Between irrelevant and irreverent lies his new fragrance, called L’Or de J’adore Dior, a tongue twister to challenge even a Duolingo student on a 99-day streak (me).
Kurkdjian is an irreverent perfumer. He describes himself as an “enfant terrible.” He’s allergic to anything that’s neatly symmetrical and proper. Dior Sauvage and its “well-balanced masculinity,” for example? “Too perfect for me.” His successes include Baccarat Rouge 540, Narciso Rodriguez for Her, and Jean Paul Gaultier Le Male.
I met with Kurkdjian at his studio, in Paris, in March 2022, when he was deep in the creation of this new Dior fragrance. Something was clearly bothering him. “I’m a bit lost for now,” he told me at the time.
What unlocked his mind was an exhibition of Damien Hirst’s cherry-blossom paintings at the Fondation Cartier. The splats of paint, rendered with a fat brush and sometimes flung from a stick, turned the traditionally pretty blossoms into an abstraction. “There’s something almost tacky about them,” Hirst told an interviewer.

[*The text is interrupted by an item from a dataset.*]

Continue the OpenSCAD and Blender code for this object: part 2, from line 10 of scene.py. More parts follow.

“That idea of pixelization, of zooming right in with a magnifying glass, that helped me,” says Kurkdjian. The Hirst paintings have a pointillist quality, except his big brush “gave me the idea of stretching my ingredients.”
The gold of L’Or de J’adore also inspired the perfumer. “To get the quality of gold, you have to heat it up, make it liquid, so the impurities evaporate. So I tried to mimic that idea. If the unnecessary goes away, what’s left?”

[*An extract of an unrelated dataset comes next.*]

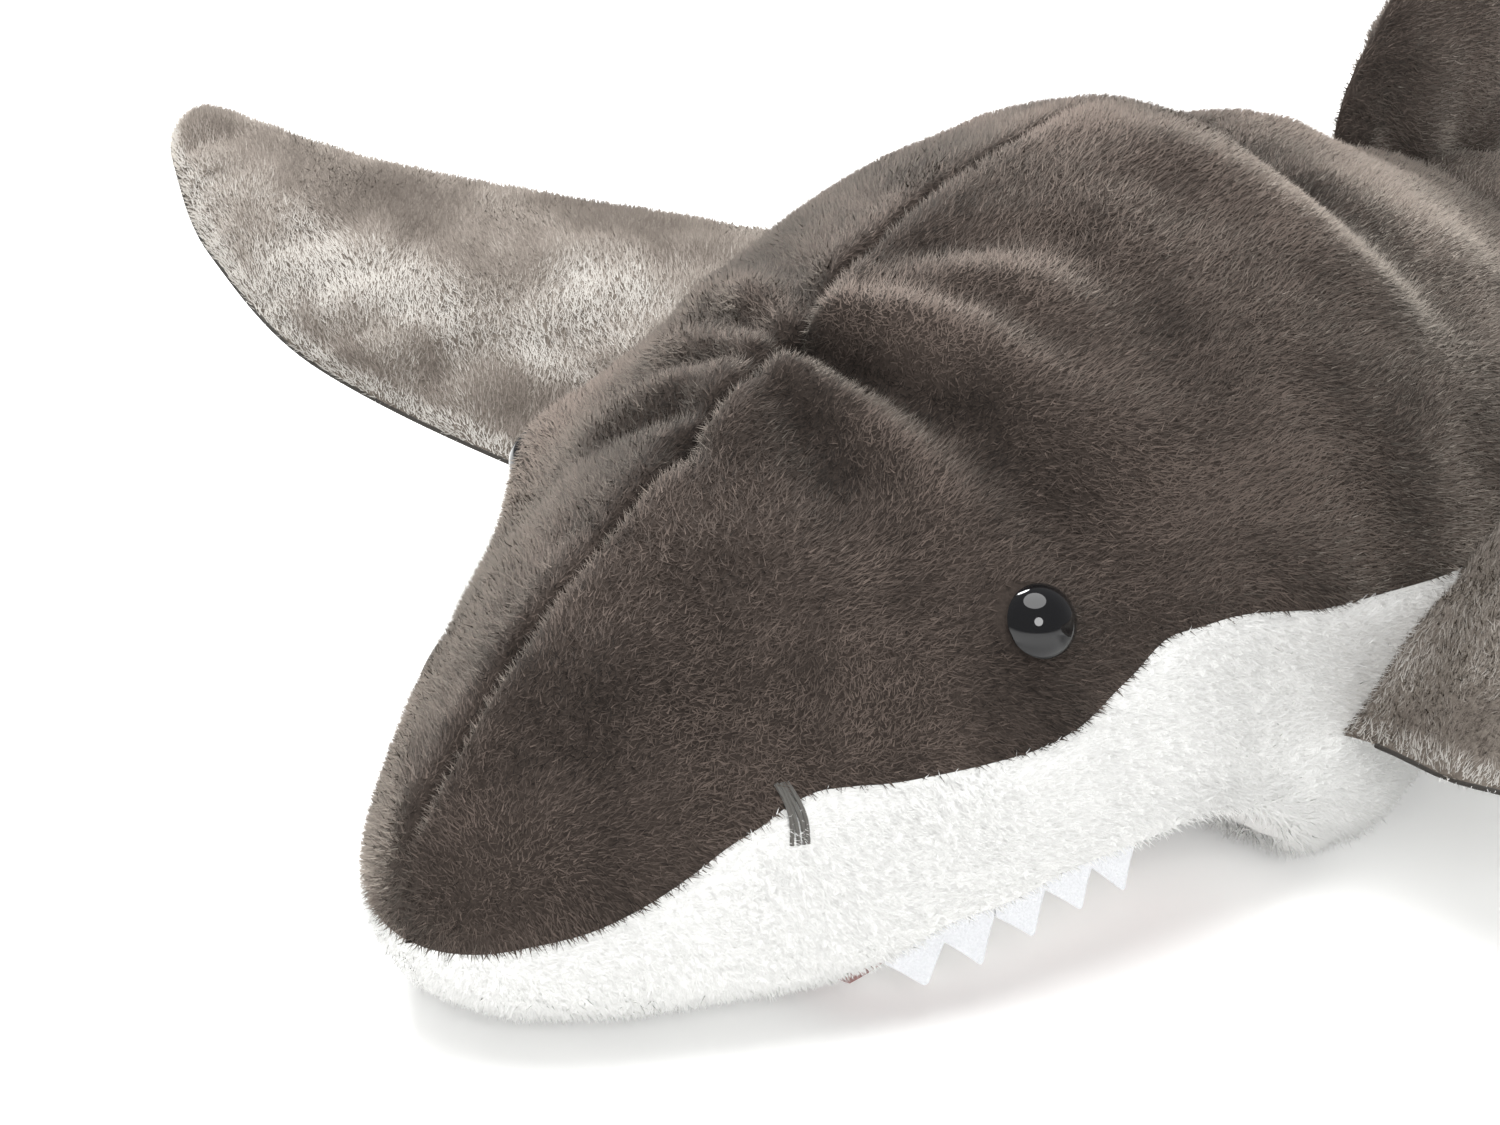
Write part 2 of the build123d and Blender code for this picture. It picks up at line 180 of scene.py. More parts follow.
# ---- Folds: lines on the skin with a height (a valley is negative) and a width ----
# each point: x, distance, height, fold height, fold width
FOLDS = (
    # near side, fanning out from the gather on the crown
    ((5, 133, 155, -2, 6), (22, 130, 148, -6, 10), (40, 125, 137, -6, 13), (64, 117, 112, -2, 18)),
    ((4, 140, 158, 1, 6), (23, 142, 156, 4, 8), (40, 145, 149, 4.5, 10), (62, 150, 134, 2, 14)),
    (
        (3, 149, 161, -7, 5), (19, 151, 158, -13, 8), (42, 154, 150, -10, 10),
        (72, 165, 131, -5, 15), (92, 175, 110, 0, 20),
    ),
    ((5, 161, 166, 3, 6), (24, 168, 166, 6, 9), (49, 180, 158, 5, 12), (75, 191, 141, 1, 16)),
    ((10, 178, 173, -1, 6), (33, 184, 168, -2.5, 9), (57, 196, 159, -2, 11), (75, 203, 146, 0, 14)),
    (
        (6, 174, 172, 1, 6), (24, 186, 172, 2.5, 8), (38, 203, 174, 3.5, 11),
        (60, 212, 162, 2, 14), (78, 216, 149, 0, 16),
    ),
    (
        (8, 186, 176, -2.5, 8), (24, 203, 179, -4.5, 11), (40, 222, 178, -4, 14),
        (75, 228, 152, -2, 18), (100, 236, 120, 0, 22),
    ),
    ((0, 268, 194, 1, 16), (30, 284, 189, 5, 17), (62, 308, 170, 4, 19), (95, 332, 130, 0, 24)),
    # far side
    (
        (-3, 161, 167, -6, 6), (-21, 174, 168, -6, 8),
        (-40, 188, 166, -3, 10), (-70, 205, 150, 0, 14),
    ),
    ((-8, 170, 170, 0, 8), (-26, 164, 163, 4, 9), (-48, 172, 155, 3, 12), (-75, 182, 135, 0, 15)),
    (
        (-3, 148, 161, -4, 5), (-20, 152, 158, -5.5, 7),
        (-42, 162, 153, -4, 9), (-75, 180, 135, -1, 12),
    ),
    ((-8, 143, 159, 2, 4), (-25, 146, 155, 3, 6), (-45, 153, 147, 2, 8), (-75, 165, 125, 0, 12)),
    (
        (-3, 139, 158, -2, 4), (-20, 137, 153, -4.5, 6),
        (-38, 137, 145, -4, 8), (-65, 140, 122, -1, 12),
    ),
    (
        (-6, 130, 154, 1, 5), (-22, 128, 149, 3.5, 7),
        (-42, 127, 138, 2.5, 9), (-70, 126, 114, 0, 12),
    ),
    ((-2, 118, 148, -3, 4), (-14, 117, 144, -4, 6), (-34, 113, 134, -3, 8), (-60, 108, 112, 0, 12)),
    # rear of the head: a slack fold right across the back, then a second rise
    (
        (-95, 345, 130, -1, 14), (-50, 345, 165, -5, 14), (0, 342, 184, -7, 14),
        (45, 338, 172, -9, 14), (85, 352, 140, -3, 18),
    ),
    ((-60, 392, 150, 2, 22), (0, 392, 169, 5, 24), (60, 395, 148, 3, 24), (100, 405, 105, 0, 24)),
    # belly and flank
    ((105, 300, 34, 3, 22), (122, 262, 22, 7, 24), (118, 240, 30, 4, 22)),
    (
        (70, 470, 110, -3, 14), (20, 478, 142, -2, 12),
        (-30, 474, 138, -2.5, 12), (-80, 470, 95, -2, 16),
    ),
    (
        (60, 600, 70, -2, 12), (15, 606, 116, -1.5, 10),
        (-20, 604, 112, -2, 10), (-60, 598, 60, -2, 14),
    ),
)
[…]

Kurkdjian goes through a purification process of his own when he’s creating. He starts his diet on Sunday, eliminating garlic, cumin, cinnamon, cardamom, za’tar—all the Middle Eastern spices. Because the body’s chemistry changes slightly every day, so does the way something smells on the skin. “If I like [the fragrance] on Monday, but on Tuesday, because I had garlic, I don’t like it anymore, it’s not going to work. You have to make sure that your life doesn’t change too much.”
He spritzes each sample on his arms—about 150 versions in all—sometimes four at a time. “And I have long arms.”

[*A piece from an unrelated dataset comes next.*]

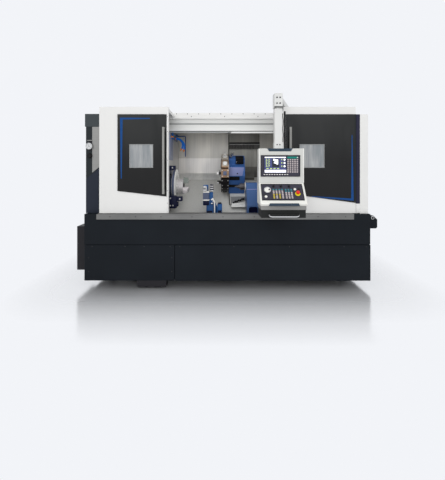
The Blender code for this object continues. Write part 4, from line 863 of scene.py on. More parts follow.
def add_gauge(place):
    """A pressure gauge: chrome rim, white dial, ticks and a pointer, under a small blank plate."""
    x, y, z = place
    out = TO_FRONT
    radius = 0.0405
    build("gauge_plate", "black", "machine",
        (block, (x - 0.018, y - 0.006, z - 0.052), (x + 0.03, y, z + 0.06), 0.002))
    x = x - 0.001
    build("gauge_rim", "chrome", "machine",
        (turned, [(0.0, radius * 0.75), (0.016, radius * 0.78), (0.018, radius * 0.98), (0.024, radius),
         (0.028, radius * 0.95), (0.028, radius * 0.84), (0.024, radius * 0.8), (0.024, 0.001)], place,
         out, 40))
    build("gauge_dial", "dial", "machine",
        (turned, [(0.0242, radius * 0.8), (0.0248, radius * 0.8), (0.0248, 0.0005)], place, out, 40))
    shape = bmesh.new()
    for tick in range(11):
        angle = math.radians(225 - 27 * tick)
        across = Vector((math.cos(angle), 0, math.sin(angle)))
        side = Vector((-across.z, 0, across.x)) * 0.0007
        centre = Vector((x + 0.001, y - 0.0250, z))
        near, far = centre + across * radius * 0.58, centre + across * radius * 0.74
        prism(shape, [near - side, far - side, far + side, near + side], (0, -0.0004, 0))
    pointer = Vector((math.cos(math.radians(120)), 0, math.sin(math.radians(120))))
    side = Vector((-pointer.z, 0, pointer.x)) * 0.0012
    centre = Vector((x + 0.001, y - 0.0254, z))
    tail, tip = centre - pointer * radius * 0.2, centre + pointer * radius * 0.62
    prism(shape, [tail - side, tip, tail + side], (0, -0.0006, 0))
    turned(shape, [(0.0, 0.004), (0.003, 0.0035), (0.003, 0.0002)], centre, out, 16)
    piece("gauge_marks", shape, "dark_steel", "machine", "rubber")
    build("gauge_label_bar", "trim", "machine",
        (block, (x - 0.0265, y - 0.005, z + 0.064), (x + 0.0285, y - TIGHT, z + 0.073), 0.001))


def add_knob(place):
    """A black regulator knob with a fluted rim."""
    shape = bmesh.new()
    radius = 0.027
    turned(shape, [(0.0, radius * 1.12), (0.006, radius * 1.12), (0.006, radius), (0.026, radius * 0.94),
                   (0.029, radius * 0.80), (0.029, 0.0005)], place, TO_FRONT, 32)
    for flute in range(16):
        angle = math.tau * flute / 16
        centre = Vector(place) + Vector((math.cos(angle), 0, math.sin(angle))) * radius * 0.98
        turned(shape, [(0.007, 0.0022), (0.025, 0.0020)], centre, TO_FRONT, 8)
    piece("regulator_knob", shape, "seam", "machine", "black_plastic")


# Top rail and beam

def dress_top():
    low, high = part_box("top_rail")
    shape = bmesh.new()
    count = 22
    for number in range(count):
        x = low.x + 0.12 + (high.x - low.x - 0.24) * number / (count - 1)
        screw(shape, (x, low.y + 0.0302, high.z - 0.012), TO_FRONT, 0.0055)
        if number % 3 == 1:
            screw(shape, (x + 0.05, low.y + 0.0302, high.z - 0.046), TO_FRONT, 0.0055)
    piece("top_rail_screws", shape, "dark_steel", "machine")
    low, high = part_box("front_top_beam")
    groove = (low.z + 0.080, low.z + 0.101)
    y = low.y
    build("beam_facings", "beam", "machine",
        (block, (low.x, y - 0.01, groove[1]), (high.x, y - SEATED, groove[1] + 0.046), 0.002),
        (block, (low.x, y - 0.014, low.z), (high.x, y - SEATED, groove[0]), 0.003))
    # Painted shade: a grey strip in the groove, where shade falls.
    build("beam_groove", "groove", "machine",
        (block, (low.x, y - 0.004, groove[0]), (high.x, y - SEATED, groove[1])))
    build("beam_skirt", "groove", "machine",
        (block, (-0.754, y + 0.006, low.z - 0.02), (0.048, y + 0.014, low.z - SEATED), 0.001))
    build("beam_seal", "seam", "machine",
        (block, (-0.754, y - 0.002, low.z - 0.006), (1.149, y + 0.004, low.z - SEATED)),
        (block, (0.012, y + 0.003, low.z - 0.03), (0.048, y + 0.013, low.z - 0.02), 0.001))
    build("beam_lower_rail", "mast", "machine",
        (block, (0.06, y + 0.01, low.z - 0.026), (1.149, y + 0.03, low.z - SEATED), 0.002))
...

He also wears a uniform of sorts: black shirt and jeans for his days at the Dior offices; white shirt and jeans when he’s in the Maison Francis Kurkdjian studio. “The less I have to think about things, the better I feel.” He keeps an extra shirt in each place.
One sticking point in the creation of L’Or de J’adore was the way the perfume adhered to the skin, something Kurkdjian needed to fix. “The key factor of success of a perfume is not even its personality—it’s the diffusion,” says Kurkdjian. “How bold the perfume is in the air. And that is very tricky to get.”
He needed the quality of the Poison-soaked woman on the Champs-Élysées, where the fragrance permeated the atmosphere. “This is the only way to get success,” says Kurkdjian. “Because basically, even if people don’t like what it smells [like], if it’s diffusive, there are enough people on the planet so you might find someone who is going to like it.”
The difficulty in conveying a fragrance lies in its invisibility, and the necessity to make it perceptible. “The only way to see it is to smell it. So the diffusion is the key.”
The most successful fragrances have that diffusion. Shalimar, Opium, Poison, Angel—all are big fragrances that occupy a room long after the wearer leaves. In the 80s, those powerful wafting perfumes drove restaurateurs mad, and some tried to ban the biggest offenders. But that didn’t make a dent in their popularity.
“I mean, perfume is expensive. You spend like a couple hundred dollars on one bottle,” says Kurkdjian. “You won’t buy it again if no one, from the doorman to the taxi driver, to your best friend, to your daughter, sister, whoever, tells you that you smell good.”
While the original J’adore holds close to 94 ingredients, L’Or has far fewer. And the ones it contains don’t announce themselves individually. What is detectable are voluptuous white flowers that blur together, the way Hirst’s blossoms coalesce. “It’s minimalistic in the composition but very opulent in the sensation,” says Kurkdjian. It’s also not the least bit timid. “I want to bring back boldness … And a new kind of sexiness. Something more like desirability.”
Now that the perfume is finished and poured into a long-necked bottle sheathed in a metal that looks like molten gold, Kurkdjian can exhale. But he has no intention of inhaling, or at least not inhaling L’Or de J’adore. After wearing all those samples on his arm, he’s “fed up,” he says. “I don’t like wearing perfume. But I love when people are scented.” One would hope. “It means you take care of yourself.”
Whether it’s irrelevant or irreverent now lies in the nose of the beholder.